I work in high frequency trading.

------
Kinnard
The phrasing here is interesting, I think you need confidence to expose your
mistakes and weaknesses in order to learn and grow.

People who lack confidence are more likely to cover up their weaknesses and
ignore their mistakes.

This is the thinking behind the growth-mindeset/fixed-mindset paradigm:

[https://chrishildrew.files.wordpress.com/2014/03/fixedgrowth...](https://chrishildrew.files.wordpress.com/2014/03/fixedgrowth-
copy.jpg) [https://www.farnamstreetblog.com/2015/03/carol-dweck-
mindset...](https://www.farnamstreetblog.com/2015/03/carol-dweck-mindset/)

------
Practicality
I think most of the criticism here is simply based on the overly broad use of
the word "confidence."

There is an interpersonal "professional" confidence, which is needed to
function in the business world (although as many mention, you need to avoid
arrogance so balance is needed).

But the article is referring to a different kind of confidence: The belief
that your work is automatically good. Nobody needs that kind of confidence,
because no one's work is always correct the first time.

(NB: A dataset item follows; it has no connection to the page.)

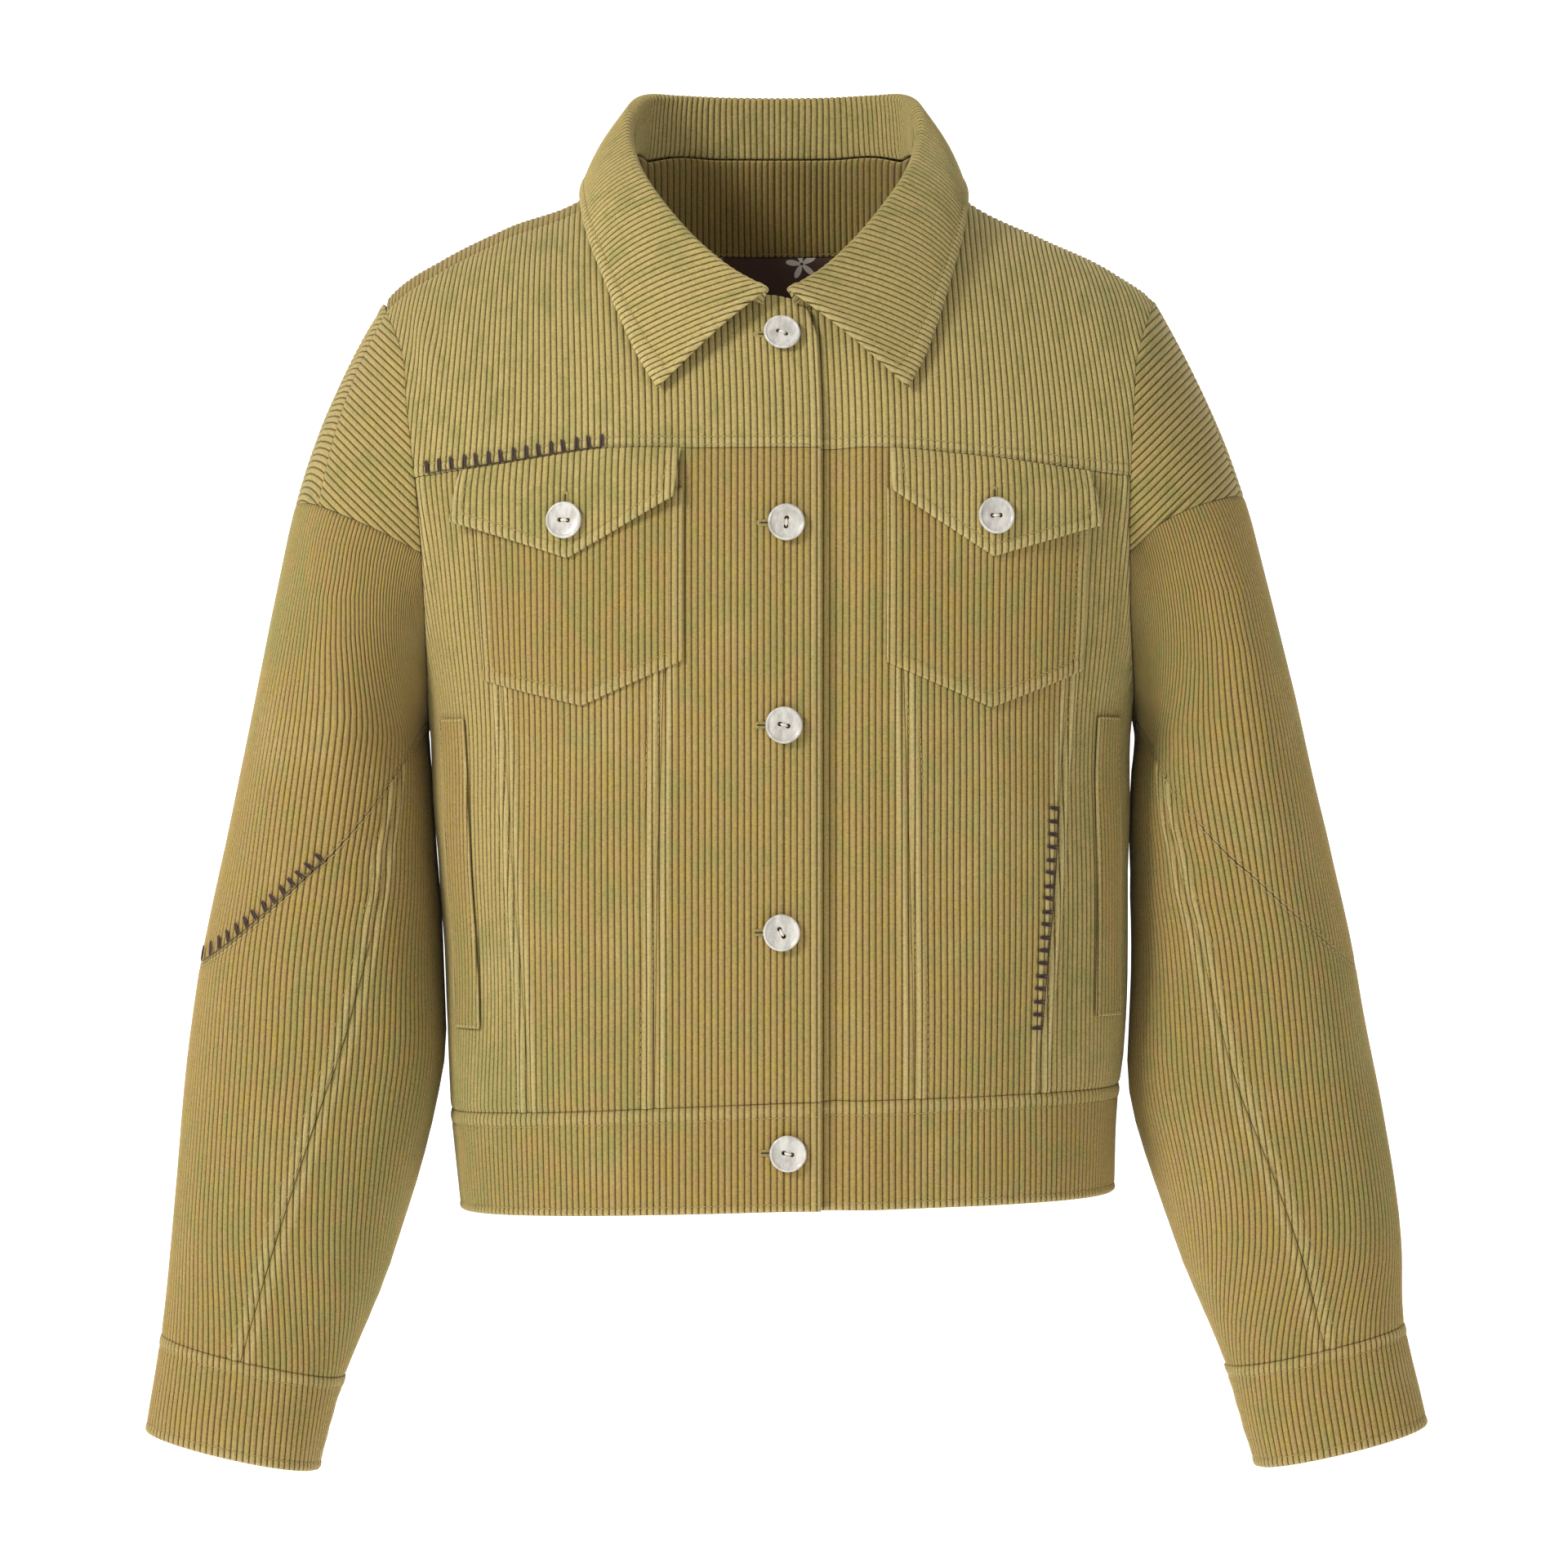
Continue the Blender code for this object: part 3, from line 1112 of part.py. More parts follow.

Lacking the latter confidence can give you more of the former, as after you've
double/triple checked your work you can confidently assert the quality of your
work.

------
duaneb
I would be convinced, but the Op didn't sound confident in their argument.

You need confidence at the end of an iteration cycle. Continually vouching for
code on which you're not confident is stressful and would lead to burnout.

------
mathattack
Finding the right balance is very important. Projecting confidence is
important for leadership, and winning arguments. Overconfidence is a fatal
bias. [0]

In some fields (Sales?) overconfidence can spur achievement. In many others
it's dangerous. ("The US housing market will never drop", "We can make up the
time by efficient testing", "Their party will never nominate that clown.")

[0]
[https://en.wikipedia.org/wiki/Overconfidence_effect](https://en.wikipedia.org/wiki/Overconfidence_effect)

------
meira
Double check isn't lack of confidence, but experience of knowing what can go
wrong. Actually, this is confidence.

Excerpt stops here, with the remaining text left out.